** Start of INFORMATION SHOWN **

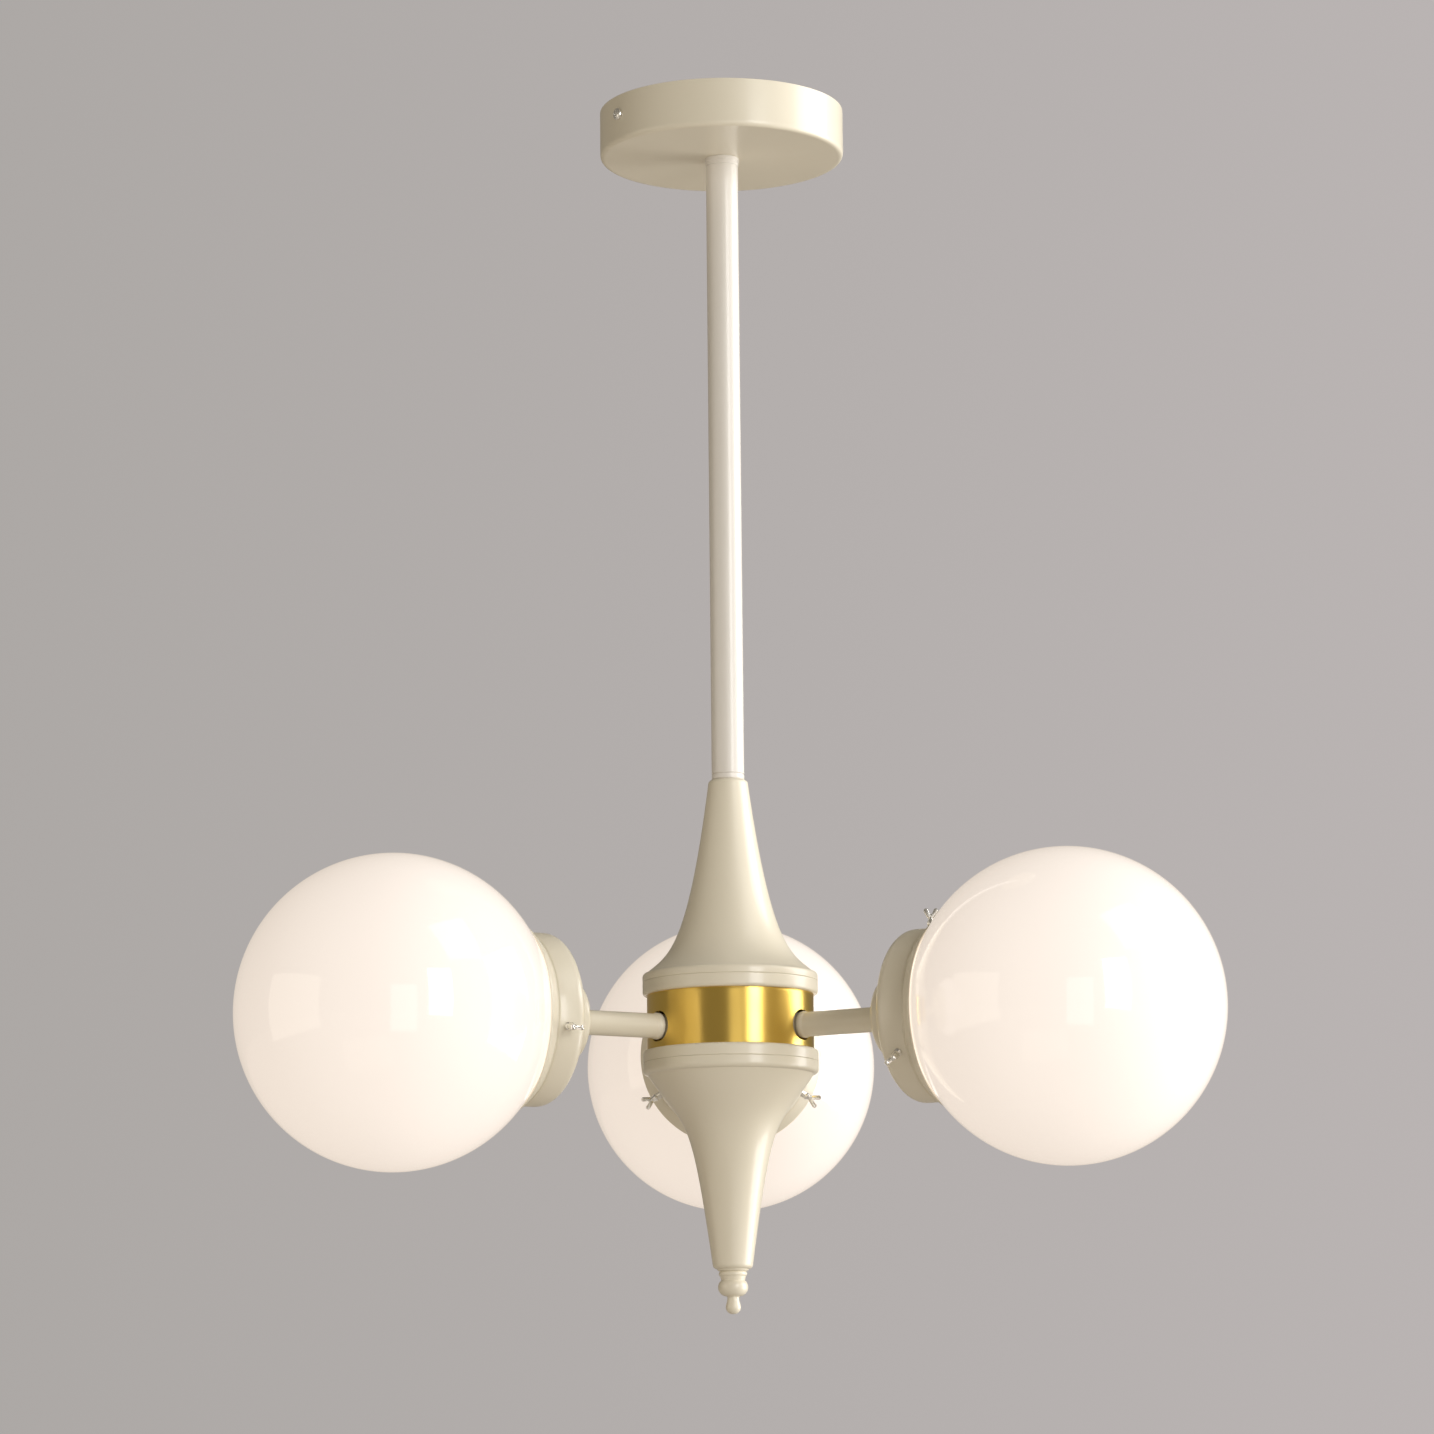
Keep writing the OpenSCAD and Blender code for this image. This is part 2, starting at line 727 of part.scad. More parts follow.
// Lamp holder on the end of the arm rod, with a plain bore for the lamp's cap
module lamp_holder(i) {
    r = lamp_holder_diameter / 2;
    skirt = 12;
    color("whitesmoke") on_arm(i) difference() {
        turned_along_x([
            [0, lamp_holder_back],
            [r - 4, lamp_holder_back],
            [r - 1.2, lamp_holder_back + 3],
            [r - 1.2, lamp_holder_front - skirt],
            [r, lamp_holder_front - skirt + 1],
            [r, lamp_holder_front - 1],
            [r - 1, lamp_holder_front],
            [0, lamp_holder_front]
        ]);
        bar_x(lamp_holder_back - cut, lamp_holder_floor + cut, arm_rod_diameter + 2 * thread_gap);
        bar_x(lamp_holder_floor, lamp_holder_front + cut, cap_diameter + 2 * passing_gap);
    }
}

// Round lamp with a screw cap
module lamp(i) {
    cap = cap_diameter / 2;
    contact = 5;
    bulb = lamp_diameter / 2;
    cap_end = lamp_back + 24;
    bulb_centre = lamp_back + lamp_length - bulb;
    neck = cap + 0.4;
    join_angle = 142;
    join = [bulb * sin(join_angle), bulb_centre + bulb * cos(join_angle)];
    color("white") on_arm(i) turned_along_x(concat(
        [[0, lamp_back], [contact, lamp_back], [contact + 1, lamp_back + 2]],
        [[cap - 1, lamp_back + 4], [cap, lamp_back + 5], [cap, cap_end]],
        [[neck, cap_end + 0.5]],
        curve([neck, cap_end + 1], [neck, cap_end + 3], join - 2 * [sin(52), cos(52)], join, 5),
        [for (s = [1:14]) let (a = join_angle * (1 - s / 14))
            [bulb * sin(a), bulb_centre + bulb * cos(a)]]
    ));
}

// Blown opal globe with a short beaded neck that sits in the holder's cup
module globe(i) {
    r = globe_diameter / 2;
    neck = globe_neck_diameter / 2;
    color("white") on_arm(i) difference() {
        union() {
            translate([arm_reach, 0, 0]) rotate([0, 90, 0]) sphere(r);
            bar_x(neck_end + bead_radius, arm_reach - r / 2, globe_neck_diameter);
            translate([neck_end + bead_radius, 0, 0]) rotate([0, 90, 0]) rotate_extrude()
                translate([neck, 0]) circle(bead_radius, $fn = 24);
        }
        translate([arm_reach, 0, 0]) rotate([0, 90, 0]) sphere(r - glass_wall);
        bar_x(neck_end - cut, arm_reach - r / 3, globe_neck_diameter - 2 * glass_wall);
    }
}

// ---- Wiring ----

// Supply lead from the terminal block, down the stem and pipe, and out of the window in the hub
module supply_lead() {
    block_face = terminal_block_place - terminal_block_size[0] / 2;
    block_height = canopy_bottom + sheet + terminal_block_size[1] / 4;
    color("white") {
        rotate([0, 0, crossbar_direction + 90]) flat_wire([
            [block_face - 0.1, block_height],
            [block_face - 3, block_height],
            [block_face - 6, block_height + 2.4],
            [block_face - 10.5, nipple_top + 2.5],
            [6, nipple_top + 4.6],
            [2.4, nipple_top + 4.2],
            [0.4, nipple_top + 1.4],
            [0, nipple_top - 2],
            [0, stem_bottom],
            [0, arm_height + 9]
        ], supply_lead_diameter);
        rotate([0, 0, arm_directions[0]]) flat_wire([
            [0, arm_height + 9],
            [0.3, arm_height + 5],
            [1.8, arm_height + 2],
            [4.4, arm_height + 0.3],
            [6.2, arm_height],
            [connector_place - 0.1, arm_height]
        ], supply_lead_diameter);
    }
}

// Earth lead from its screw on the crossbar to the nipple's nut
module earth_lead() {
    lead = 2.2;
    head_bottom = -crossbar_thickness - machine_screw_head_height - lead / 2;
    nut_side = -pipe_nut_width / 2 - lead / 2;
    color("green") along_crossbar() flat_wire([
        [earth_screw_place - 2, head_bottom],
        [earth_screw_place + 2, head_bottom],
        [earth_screw_place + 5, head_bottom - 1.5],
        [nut_side - 3.4, canopy_washer_top + 8],
        [nut_side - 1.6, canopy_washer_top + 4],
        [nut_side - 1.4, canopy_washer_top + lead / 2]
    ], lead, 8);
}

connector_place = 8;
connector_size = [7, 9, 9];

// Push-in connector on the inner end of each arm's lead
module wire_connectors() {
    color("orange") for (i = arms) on_arm(i)
        translate([connector_place, -connector_size[1] / 2, -connector_size[2] / 2])
            cube(connector_size);
}

// Two-core lead from the connector through the arm rod to the lamp holder
module arm_lead(i) {
    color("white") on_arm(i)
        bar_x(connector_place + connector_size[0], rod_outer_end + 1, arm_lead_diameter);
}

// ---- Assembly ----

ceiling_bracket();
earth_screw();
canopy();
canopy_screws();
canopy_washer();
canopy_nut();
terminal_block();
top_nipple();
stem_top_bush();
stem_tube();
stem_foot_bush();
centre_pipe();
upper_bell();
upper_plate();
brass_band();
hub();
lower_plate();
lower_bell();
finial();
pipe_nuts();
supply_lead();
earth_lead();
hub_nuts();
holder_nuts();
wire_connectors();
for (i = arms) {
    arm_tube(i);
    arm_rod(i);
    arm_lead(i);
    globe_holder(i);
    lamp_holder(i);
    lamp(i);
    globe(i);
    for (k = arms)
        thumb_screw(i, k);
}
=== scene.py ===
from math import asin, cos, hypot, pi, radians, sin, sqrt, tan

import bmesh
import bpy
from mathutils import Matrix, Vector


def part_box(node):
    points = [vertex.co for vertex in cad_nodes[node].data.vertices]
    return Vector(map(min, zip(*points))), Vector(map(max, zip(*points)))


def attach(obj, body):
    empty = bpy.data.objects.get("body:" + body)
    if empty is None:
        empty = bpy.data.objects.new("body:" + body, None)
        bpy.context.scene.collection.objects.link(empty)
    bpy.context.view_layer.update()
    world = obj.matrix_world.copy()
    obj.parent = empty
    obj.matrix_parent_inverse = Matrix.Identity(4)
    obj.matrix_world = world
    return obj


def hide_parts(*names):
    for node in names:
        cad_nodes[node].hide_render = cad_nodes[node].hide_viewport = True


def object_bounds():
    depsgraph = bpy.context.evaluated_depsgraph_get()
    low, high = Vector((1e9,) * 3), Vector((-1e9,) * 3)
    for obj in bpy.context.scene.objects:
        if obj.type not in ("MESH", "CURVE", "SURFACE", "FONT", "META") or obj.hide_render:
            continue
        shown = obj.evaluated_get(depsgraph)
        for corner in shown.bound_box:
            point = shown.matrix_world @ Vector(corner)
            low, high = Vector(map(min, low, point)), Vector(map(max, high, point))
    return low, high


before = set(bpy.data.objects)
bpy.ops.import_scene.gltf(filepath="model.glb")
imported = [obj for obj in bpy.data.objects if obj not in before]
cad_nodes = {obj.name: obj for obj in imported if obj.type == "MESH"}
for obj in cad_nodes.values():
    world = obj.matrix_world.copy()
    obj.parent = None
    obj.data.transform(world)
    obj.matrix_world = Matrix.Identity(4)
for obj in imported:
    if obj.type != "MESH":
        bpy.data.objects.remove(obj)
cad_low, cad_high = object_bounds()
mm = 0.001


# ---- Camera ----
# A long lens stands a little below the globes and looks slightly up, so the canopy's underside
# shows. The light hangs straight, and the camera is rolled by half a degree.

camera_distance = 2.443
camera_height = -0.7275
camera_pitch = radians(9.735)
camera_yaw = radians(-0.12)
camera_roll = radians(-0.56)
lens_length = 126.2
sensor_width = 36
view_depth = 50


def linked(name, data):
    """A new object with the given data, linked to the scene."""
    made = bpy.data.objects.new(name, data)
    bpy.context.scene.collection.objects.link(made)
    return made


camera_data = bpy.data.cameras.new("camera")
camera_data.lens = lens_length
camera_data.sensor_width = sensor_width
camera_data.clip_end = view_depth
camera = linked("camera", camera_data)
camera.matrix_world = (
    Matrix.Translation((0, -camera_distance, camera_height))
    @ Matrix.Rotation(-camera_yaw, 4, "Z")
    @ Matrix.Rotation(pi / 2 + camera_pitch, 4, "X")
    @ Matrix.Rotation(camera_roll, 4, "Z")
)
bpy.context.scene.camera = camera
bpy.context.scene.view_settings.view_transform = "Standard"


# ---- Studio ----
# Two tall soft boxes stand on the right, one in front and one beside the light. Dimmer panels fill
# from the front, the left, above and below. The air seen behind carries painted shade on its left and
# painted light on its right. The floor is plain, pale and warm.

studio_middle = Vector((0, 0, (cad_low[2] + cad_high[2]) / 2))


def soft_box(name, bearing, distance, width, height, power, colour, rise=0.0):
    """A soft light aimed at the object. Its bearing is in degrees to the right of the camera."""
    data = bpy.data.lights.new(name, "AREA")
    data.shape = "RECTANGLE"
    data.size = width
    data.size_y = height
    data.energy = power
    data.color = colour
    light = linked(name, data)
    turn = radians(bearing)
    light.location = studio_middle + Vector((sin(turn) * distance, -cos(turn) * distance, rise))
    light.rotation_euler = (studio_middle - light.location).to_track_quat("-Z", "Y").to_euler()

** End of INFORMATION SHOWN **

(TASK) In the material above, locate the line containing "obj.matrix_parent_inverse = Matrix.Identity(4)" and the line containing "depsgraph = bpy.context.evaluated_depsgraph_get()". Transcribe exactly those two lines and every line between them, and nothing more.

(ANSWER TO THE PROBLEM)
    obj.matrix_parent_inverse = Matrix.Identity(4)
    obj.matrix_world = world
    return obj


def hide_parts(*names):
    for node in names:
        cad_nodes[node].hide_render = cad_nodes[node].hide_viewport = True


def object_bounds():
    depsgraph = bpy.context.evaluated_depsgraph_get()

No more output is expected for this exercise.